Did I say Moffat doesn’t like continuity references? I did, yes. I think I should clarify that. He’s far more interested in referencing his own stuff than the work of anyone else. Just look at River Song. She’s less a character and more a string of increasingly drab reveals. The Silents received similar, albeit more subdued, treatment. And I think it’s telling that the Weeping Angels notched up more proper adventures and cameos against Matt Smith’s Doctor than the Daleks. It could, if you were generous, be said that it’s his style of writing. To an extent I’d agree, but not enough to excuse the approach completely. Basically Moffat is more interested in playing in his own corner of the Doctor Who Universe than in revelling in it as a whole and that hurt the anniversary episode’s ability to be seen as something celebrating five decades of a varied, imaginative and creative programme. If ever there were a time for a writer to embrace the entirety of the show’s history that episode was it.
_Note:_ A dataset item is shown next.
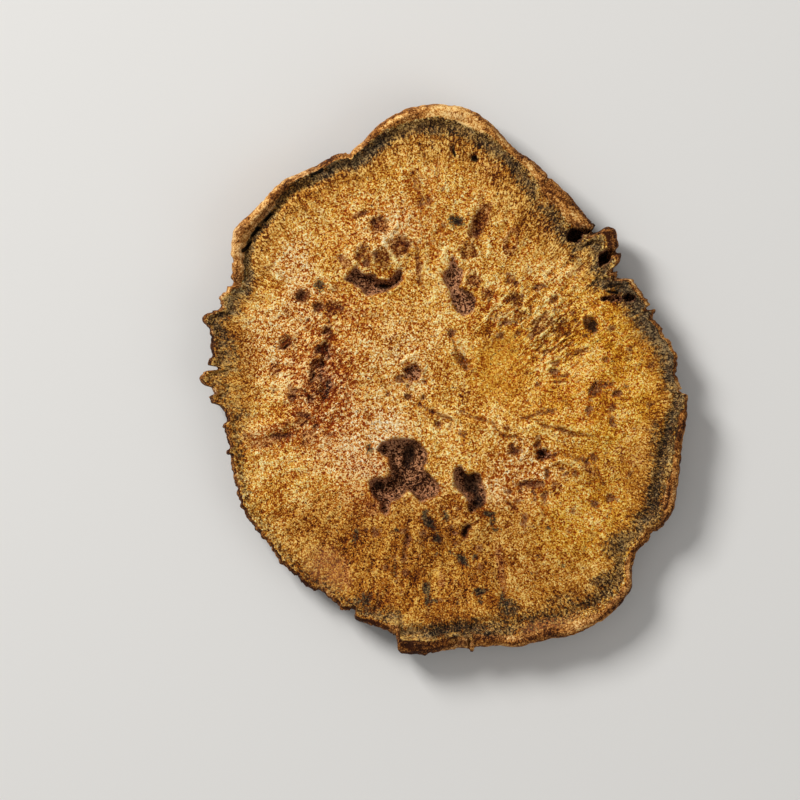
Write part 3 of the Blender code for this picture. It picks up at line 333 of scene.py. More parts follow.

But let’s get back to my viewing experience.  When the show first came back I had a habit of watching every episode for a second time immediately after its original airing. That’s a habit I was still in by the time Matt Smith’s first series started. I’d dropped it by the end of that run. There are still a few Matt Smith episodes I’ve only seen once: the gangers two parter, the Narnia one and most of the second half of series seven spring immediately to mind. I’ve watched every episode of the Tennant and Eccleston eras at least twice each, in most cases more. I bring this up to illustrate how Moffat has, fairly speedily, blunted my enthusiasm for the show.

That said I have generally given “important” episodes a second look in the days following their original broadcast. A Good Man Goes To War, for example. That’s “important” not because it’s a good episode (although it’s probably among the best of the Moff era) but because it features so many of Moffat’s tedious revelations that a second look helps to assimilate it all and give you a chance to hunt for a plot, a hunt which usually disappoints. Episode where Moffat is clearly dropping in big bits of continuity to pick up again later are the sorts of things I’m thinking of when I say “important”. Notice that plot doesn’t come into it. I’ll get back to this momentarily.

The Day of the Doctor is the sort of episode (“important”, basically) I would have watched again on the Sunday if I’d had the option. But I didn’t: the DVR had malfunctioned and not recorded. I’d paid enough attention and formed enough of an opinion on the plot to write a blog post about it at the time but I never got around to it. The enthusiasm just wasn’t there and as the weeks went by it became harder and harder to bring myself to write about the episode. Eventually I decided I’d get it on DVD, watch it again to refresh my memory and write about it then. I ended up getting it for Christmas and watching it on Boxing Day.

Watching the episode again for a second time with a not insubstantial gap since my first viewing made something immediately clear, something I wouldn’t have been able to pick up on after just one viewing. Watching TDOTD for a second time knowing what all the twists and revelations were and when they were coming made the episode boring to watch. All the big shocks only contribute anything to the episode on a first watch, the red herrings and false leads mean nothing when you sit through them again. Revelations only work once, a good plot will last forever. Once you get passed the War Doctor’s true identity and nature, Billie Piper’s purpose in the story, why the statues have been smashed, why paintings that are “a slice of time” have been introduced, and, the big one, Gallifrey being brought back, all you’re left with is Tennant and Smith’s bickering, the needless tale of why Elizabeth I considered the Tenth Doctor and enemy, and the Time War (something else that never needed to be shown. Honestly, the thing that impressed me the most is that they made one bloke in a Zygon suit into a convincing squadron. That’s not glowing praise for an episode of this magnitude is it?

Chris Eccleston. It’s a real shame he didn’t want to come back and do the episode. He and his Doctor have a lot of fans (I feel fine using the word here) that would have greatly enjoyed seeing him back. It would have been nice to see the man who made it possible for Tennant, Smith and Capaldi to take on the role involved. It’s obvious to anyone how the plot would have differed had Eccleston said yes, and it clearly would have been preferable to the “secret Doctor” nonsense that was concocted to get around his lack of interest. But as clever (“tricksy” would probably be a better word) as Moff’s solution was, it wasn’t necessary. Nobody had told him he had to have three Doctors involved in the episode. He could just as easily have strung together the same non-plot with just Doctors Ten and Eleven. Why he didn’t I couldn’t even begin to guess. It seemed obvious to me from the start than Eccleston was going to say no to an appearance. He’s that sort of fella.

A final thought: if the Doctor didn’t remember freezing Gallifrey in a slice of pocket universe (or whatever) until towards the end of his life as the Matt Smith Doctor (phrasing chosen to avoid confusion) how and why was it that every previous incarnation turned up to help accomplish the feat? They shouldn’t have known about the Time War, let alone about shunting Gallifrey out of existence.

Thanks, Moff. Another bungled offering!